A critic from The Times of India scored the film at 3.5 out of 5 stars and says "The first half is lively with catchy dialogues that keep you in good humour till the end. You don’t feel bored even during the sentimental sequences that occupy most part of the second half. It would have been better if the second half was trimmed by at least 15 minutes". A critic from News18 India wrote "Arjun Janya's music compositions are quite good. Shreya Ghoshal's rendering of 'Alochane' song is sure to top the charts. Vaidhi's camera work is stylish. Watch 'Romeo' despite some of its flaws. It is entertaining and engaging". A critic from Rediff.com scored the film at 2.5 out of 5 stars and wrote "The first half is hilarious, but the second half is a bit slow and has only one song to give you the musical zing.
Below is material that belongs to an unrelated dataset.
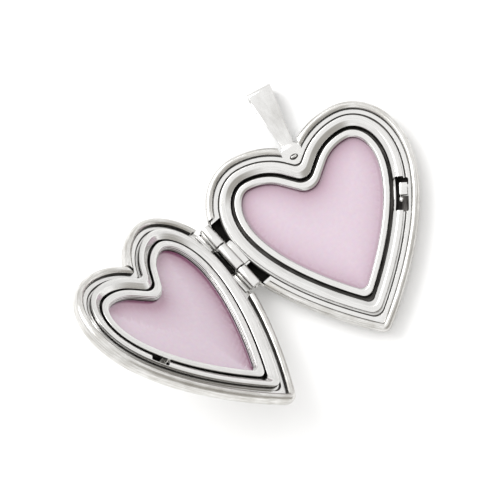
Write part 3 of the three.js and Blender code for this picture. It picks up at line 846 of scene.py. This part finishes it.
def knuckle(name, span):
    x0, x1 = span[0] + KNUCKLE_PLAY, span[1] - KNUCKLE_PLAY
    tube = rod(KNUCKLE_RADIUS, x0, x1, hinge_place, 96)
    tube.name = name
    leaf_low = -(RIM_DEPTH - RIM_GAP)
    ease_edges(tube, 0.05)
    leaf = block(
        (x0 + 0.1, x1 - 0.1), (-LEAF_REACH, -0.2), (leaf_low, leaf_low + LEAF_SHEET), hinge_place
    )
    ease_edges(leaf, 0.04)
    boolean(tube, leaf, "UNION")
    boolean(tube, rod(PIN_RADIUS + PIN_FIT, x0 - 1, x1 + 1, hinge_place), "DIFFERENCE")
    tube.data.materials.clear()
    tube.data.materials.append(bright_silver)
    return tube


rear_knuckle = knuckle("rear_knuckle_look", MIDDLE_SPAN)
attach(rear_knuckle, "rear_half")
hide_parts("rear_knuckle")
for place_name, span in (("upper", UPPER_SPAN), ("lower", LOWER_SPAN)):
    piece = knuckle(f"front_knuckle_{place_name}_look", span)
    turn_over(piece)
    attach(piece, "cover")
    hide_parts(f"front_knuckle_{place_name}")


pin_end = UPPER_SPAN[1]
pin_profile = [(pin_end + PIN_HEAD, 0)]
for i in range(1, 9):
    a = math.pi / 2 * i / 8
    pin_profile.append((pin_end + PIN_HEAD * math.cos(a), PIN_RADIUS * math.sin(a)))
pin = turned("pin_look", pin_profile + [(-x, r) for x, r in pin_profile[::-1]], hinge_place)
turn_over(pin)
pin.data.materials.append(bright_silver)
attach(pin, "cover")
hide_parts("hinge_pin")

# ---------------------------------------------------------------------------------------------
# Bail. A strap of silver sheet, wide at the top, is folded over into a loop for the chain. Its
# two ends lie together at the neck and close round a wire staple under the tab. A small peg, a
# round bar, lies in the tab's hollow.
# ---------------------------------------------------------------------------------------------
BAIL_LENGTH = 6.5
BAIL_NECK = 1.15
BAIL_TOP = 2.48
STRAP = 0.2
STRAP_ROUND = 0.085
FOLD_BEND = 0.34
LOOP = 1.1
NECK_START = 0.5
NECK_END = 1.3
STAPLE_WIRE = 0.14
STAPLE_BEND = 0.2
STAPLE_FIT = 0.05
EYE = STAPLE_WIRE + STAPLE_FIT
EYE_START = 38  # degrees round the staple where the strap's one end leaves the neck
EYE_TURN = 284
STAPLE = Vector((0, CLEFT_Y + 0.15, HALF_DEPTH - 1.08))


def curve_points(a, b, c, d, steps):
    """Points along a smooth curve from a to d that b and c pull on, without d itself."""
    for i in range(steps):
        s = i / steps
        yield a * (1 - s) ** 3 + b * 3 * s * (1 - s) ** 2 + c * 3 * s * s * (1 - s) + d * s**3


def strap_path():
    """The middle of the strap's thickness, in the (out, up) plane, once round."""
    seam = STRAP / 2 + 0.012
    top = BAIL_LENGTH - STRAP / 2
    high = LOOP - STRAP / 2
    neck = Vector((NECK_END, seam))
    shoulder_end = Vector((top - FOLD_BEND - 0.35, high))
    climb = [neck, neck + Vector((1.2, 0.12)), shoulder_end - Vector((1.6, 0.24)), shoulder_end]
    path = [Vector((NECK_START + 0.2 * i, seam)) for i in range(4)]
    path += list(curve_points(*climb, 26))
    corner = Vector((top - FOLD_BEND, high - FOLD_BEND))
    for i in range(11):
        a = math.pi / 2 - math.pi / 2 * i / 10
        path.append(corner + FOLD_BEND * Vector((math.cos(a), math.sin(a))))
    path += [Vector((p.x, -p.y)) for p in path[:3:-1]]
    path += [Vector((NECK_END - 0.2 * i, -seam)) for i in range(1, 5)]
    eye = EYE + STRAP / 2
    for i in range(21):
        a = -math.radians(EYE_START) - math.radians(EYE_TURN) * i / 20
        path.append(Vector((eye * math.cos(a), eye * math.sin(a))))
    return path


def strap_width(out):
    share = max(0, (out - EYE - STRAP) / (BAIL_LENGTH - EYE - STRAP))
    return BAIL_NECK + (BAIL_TOP - BAIL_NECK) * share


def ribbon(name, path, widths, thickness, edge, place, closed):
    """A strap of round-edged rectangular section along a path in the (y, z) plane."""
    mesh = bmesh.new()
    uv = mesh.loops.layers.uv.new("along")
    count = len(path)
    rings = []
    for i, p in enumerate(path):
        before = path[i - 1] if closed or i else path[i]
        after = path[(i + 1) % count] if closed or i < count - 1 else path[i]
        along = (after - before).normalized()
        out = Vector((-along.y, along.x))
        half, wide = thickness / 2, widths[i] / 2
        section = []
        for sx, sy in ((1, 1), (-1, 1), (-1, -1), (1, -1)):
            turn = math.atan2(sy, sx) - math.pi / 4
            for k in range(4):
                a = turn + math.pi / 2 * k / 3
                x = sx * (wide - edge) + edge * math.cos(a)
                y = sy * (half - edge) + edge * math.sin(a)
                section.append((x, y))
        ring = []
        for x, y in section:
            spot = p + out * y
            ring.append(mesh.verts.new((place @ Vector((x, spot.x, spot.y))) * MM))
        rings.append(ring)
    run = 0.0
    size = len(rings[0])
    for i in range(count if closed else count - 1):
        a, b = rings[i], rings[(i + 1) % count]
        step = (path[(i + 1) % count] - path[i]).length
        for k in range(size):
            j = (k + 1) % size
            face = mesh.faces.new((a[k], b[k], b[j], a[j]))
            spots = ((run, k), (run + step, k), (run + step, k + 1), (run, k + 1))
            for loop, (u, v) in zip(face.loops, spots):
                loop[uv].uv = (u, v * 0.2)
        run += step
    if not closed:
        mesh.faces.new(rings[0])
        mesh.faces.new(rings[-1])
    bmesh.ops.recalc_face_normals(mesh, faces=mesh.faces)
    return finished(name, mesh)


strap = strap_path()
strap_widths = [strap_width(p.x) for p in strap]
bail_place = Matrix.Translation(STAPLE)
bail = ribbon("bail_look", strap, strap_widths, STRAP, STRAP_ROUND, bail_place, True)
bail.data.materials.append(bright_silver)
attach(bail, "bail")
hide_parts("bail_strap")

staple_half = BAIL_NECK / 2 + STAPLE_FIT + STAPLE_WIRE
staple_top = HALF_DEPTH - RIM_DEPTH - PLATE_SHEET - 0.02
staple_corner = Vector((-staple_half + STAPLE_BEND, STAPLE.z + STAPLE_BEND))
staple_line = [Vector((-staple_half, staple_top))]
for i in range(9):
    a = math.pi + math.pi / 2 * i / 8
    staple_line.append(staple_corner + STAPLE_BEND * Vector((math.cos(a), math.sin(a))))
staple_line += [Vector((-p.x, p.y)) for p in staple_line[::-1]]


def wire(name, line, radius, y, steps=20):
    """A round wire bent in a plane across the heart."""
    mesh = bmesh.new()
    rings = []
    for i, p in enumerate(line):
        along = (line[min(i + 1, len(line) - 1)] - line[max(i - 1, 0)]).normalized()
        out = Vector((-along.y, along.x))
        ring = []
        for k in range(steps):
            a = 2 * math.pi * k / steps
            spot = p + out * radius * math.cos(a)
            ring.append(mesh.verts.new(Vector((spot.x, y + radius * math.sin(a), spot.y)) * MM))
        rings.append(ring)
    for a, b in zip(rings, rings[1:]):
        for k in range(steps):
            j = (k + 1) % steps
            mesh.faces.new((a[k], b[k], b[j], a[j]))
    mesh.faces.new(rings[0])
    mesh.faces.new(rings[-1])
    bmesh.ops.recalc_face_normals(mesh, faces=mesh.faces)
    return finished(name, mesh)


staple = wire("staple_look", staple_line, STAPLE_WIRE, STAPLE.y)
staple.data.materials.append(bright_silver)
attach(staple, "rear_half")
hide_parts("bail_staple")

PEG_LENGTH = 0.62
PEG_RADIUS = 0.11
PEG_TOP = 0.14
PEG_Y = CLEFT_Y - 0.62
peg_straight = PEG_LENGTH / 2 - PEG_RADIUS
peg_end = [(-PEG_LENGTH / 2, 0)]
for i in range(1, 7):
    a = math.pi / 2 * i / 6
    peg_end.append((-peg_straight - PEG_RADIUS * math.cos(a), PEG_RADIUS * math.sin(a)))
peg_place = Matrix.Translation((0, PEG_Y, HALF_DEPTH - RIM_DEPTH + PEG_TOP - PEG_RADIUS))
peg = turned("peg_look", peg_end + [(-x, r) for x, r in peg_end[::-1]], peg_place)
peg.data.materials.append(bright_silver)
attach(peg, "rear_half")
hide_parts("bail_peg")

# ---------------------------------------------------------------------------------------------
# Catch. A spring tongue is soldered under the rear rim, comes up through the gap in the lip and
# turns over towards the edge. The cover has a straight lug that presses in behind it when shut.
# ---------------------------------------------------------------------------------------------
CATCH_SHEET = 0.17
CATCH_ROUND = 0.05
UNDER_RIM = RIM_DEPTH + PLATE_SHEET + 0.03
CATCH_FOOT = 0.5  # how far in from the edge both strips start
TONGUE_Y = LIP_START + 0.3
TONGUE_WIDTH = 1.15
TONGUE_SHIFT = 0.3
TONGUE_TOP = -0.06
NUB_REACH = 0.3
NUB_RADIUS = 0.22
LUG_WIDTH = 0.8
LUG_TOP = 0.3
LUG_FIT = 0.05


def bent_strip(name, corners, width, shift=0.0, radius=0.12):
    """A strip of sheet bent at each corner of its middle line."""
    line = [corners[0]]
    for a, b, c in zip(corners, corners[1:], corners[2:]):
        start = b + (a - b).normalized() * radius
        end = b + (c - b).normalized() * radius
        for i in range(7):
            s = i / 6
            line.append(start * (1 - s) ** 2 + b * 2 * s * (1 - s) + end * s * s)
    line.append(corners[-1])
    place = catch_place @ Matrix.Translation((shift, 0, 0))
    piece = ribbon(name, line, [width] * len(line), CATCH_SHEET, CATCH_ROUND, place, False)
    piece.data.materials.append(bright_silver)
    return piece


middle = CATCH_SHEET / 2
under = -UNDER_RIM - middle
tongue_y = TONGUE_Y + middle
tongue_corners = [
    Vector((CATCH_FOOT, under)),
    Vector((tongue_y, under)),
    Vector((tongue_y, TONGUE_TOP - middle)),
    Vector((SLOT_OUTER + 0.1, TONGUE_TOP - middle)),
]
tongue = bent_strip("tongue_look", tongue_corners, TONGUE_WIDTH, TONGUE_SHIFT)
nub_place = catch_place @ Matrix.Translation((-0.62, TONGUE_Y - 0.05, -RIM_DEPTH))
boolean(tongue, turned("nub", egg(NUB_REACH, NUB_RADIUS, 12), nub_place), "UNION")
foot_depth = (-UNDER_RIM - CATCH_SHEET, -RIM_DEPTH)
foot = block((-0.7, 0.1), (TONGUE_Y - 0.1, TONGUE_Y + 0.08), foot_depth, catch_place)
ease_edges(foot, CATCH_ROUND)
boolean(tongue, foot, "UNION")
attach(tongue, "rear_half")
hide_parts("catch_tongue")
lug_y = TONGUE_Y + CATCH_SHEET + LUG_FIT + middle
lug_corners = [Vector((CATCH_FOOT, under)), Vector((lug_y, under)), Vector((lug_y, LUG_TOP))]
lug = bent_strip("lug_look", lug_corners, LUG_WIDTH)
turn_over(lug)
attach(lug, "cover")
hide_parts("catch_lug")

# ---------------------------------------------------------------------------------------------
# Set. A plain pale table, a bright room whose near side is left darker for the silver to reflect,
# one large soft light from the upper left, and the camera.
# ---------------------------------------------------------------------------------------------
TABLE_HALF = 0.6
TABLE_DROP = 0.00002

scene = bpy.context.scene
sheet_of_paper = bmesh.new()
bmesh.ops.create_grid(sheet_of_paper, x_segments=8, y_segments=8, size=TABLE_HALF)
table = finished("table", sheet_of_paper)
table.location.z = -TABLE_DROP
paper = bpy.data.materials.new("white_paper")
paper.use_nodes = True
paper_shader = paper.node_tree.nodes["Principled BSDF"]
paper_shader.inputs["Base Color"].default_value = (0.97, 0.97, 0.97, 1)
paper_shader.inputs["Roughness"].default_value = 0.9
table.data.materials.append(paper)

room = bpy.data.worlds.new("room")
room.use_nodes = True
scene.world = room
nodes, links = room.node_tree.nodes, room.node_tree.links
direction = nodes.new("ShaderNodeTexCoord")
split = nodes.new("ShaderNodeSeparateXYZ")
links.new(direction.outputs["Generated"], split.inputs["Vector"])
height = nodes.new("ShaderNodeValToRGB")
height.color_ramp.elements[0].position = 0.0
height.color_ramp.elements[0].color = (0.8, 0.8, 0.8, 1)
height.color_ramp.elements[1].position = 0.6
height.color_ramp.elements[1].color = (0.93, 0.93, 0.93, 1)
links.new(split.outputs["Z"], height.inputs["Fac"])
towards = nodes.new("ShaderNodeVectorMath")
towards.operation = "DOT_PRODUCT"
towards.inputs[1].default_value = (0.447, -0.744, 0.496)
links.new(direction.outputs["Generated"], towards.inputs[0])
open_side = nodes.new("ShaderNodeMapRange")
open_side.interpolation_type = "SMOOTHSTEP"
open_side.inputs["From Min"].default_value = 0.61
open_side.inputs["From Max"].default_value = 0.95
links.new(towards.outputs["Value"], open_side.inputs["Value"])
tent = nodes.new("ShaderNodeMix")
tent.data_type = "RGBA"
tent.inputs["B"].default_value = (0.42, 0.405, 0.38, 1)
links.new(open_side.outputs["Result"], tent.inputs["Factor"])
links.new(height.outputs["Color"], tent.inputs["A"])
links.new(tent.outputs["Result"], nodes["Background"].inputs["Color"])
nodes["Background"].inputs["Strength"].default_value = 1.3


def soft_light(name, spot, size, power):
    data = bpy.data.lights.new(name, "AREA")
    data.shape = "RECTANGLE"
    data.size, data.size_y = size
    data.energy = power
    light = bpy.data.objects.new(name, data)
    light.location = spot
    light.rotation_euler = (-Vector(spot)).to_track_quat("-Z", "Y").to_euler()
    scene.collection.objects.link(light)


soft_light("key", (-0.24, 0.34, 0.46), (0.42, 0.42), 2.0)

lens = bpy.data.cameras.new("camera")
lens.sensor_width = 36
lens.lens = 295.3
camera = bpy.data.objects.new("camera", lens)
camera.location = (-0.01461, -0.09498, 0.36338)
camera.rotation_euler = [math.radians(a) for a in (13.836, 5.997, -27.131)]
scene.collection.objects.link(camera)
scene.camera = camera
scene.view_settings.view_transform = "Standard"

bpy.context.view_layer.update()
Arjun Janya has scored some good songs. Shreya Ghoshal's Alochane is a soft and lilting number". A critic from The New Indian Express wrote "Somewhere,  Ganesh’s romantic touch is also missed. Avinash, Rangayana Raghu and Sadhu Kokila have done a good job with their witty act. Dialogues by Natraja is the highlight of the film. Arjun Janya’s music is good with melodious numbers like Alochane Aradhana. Two other peppy numbers are for the front benches". B S Srivani from Deccan Herald wrote "Overall, a satisfying effort, but a bit of dismay refuses to go away. Should reciting a lie a hundred times “always” make that lie the gospel truth? The “ardour” of Romeo easily washes away one of the fast-dissolving foundations of love - trust. Moral Science has never been popular. Has it?".

==Awards==

| Ceremony | Category | Nominee | Result |
| 2nd South Indian International Movie Awards | Best Actor in a Supporting Role | Rangayana Raghu | Won |
| Best Music Director | Arjun Janya | Won |

==Home media==
The movie was released on DVD with 5.1 channel surround sound, English subtitles, and VCD.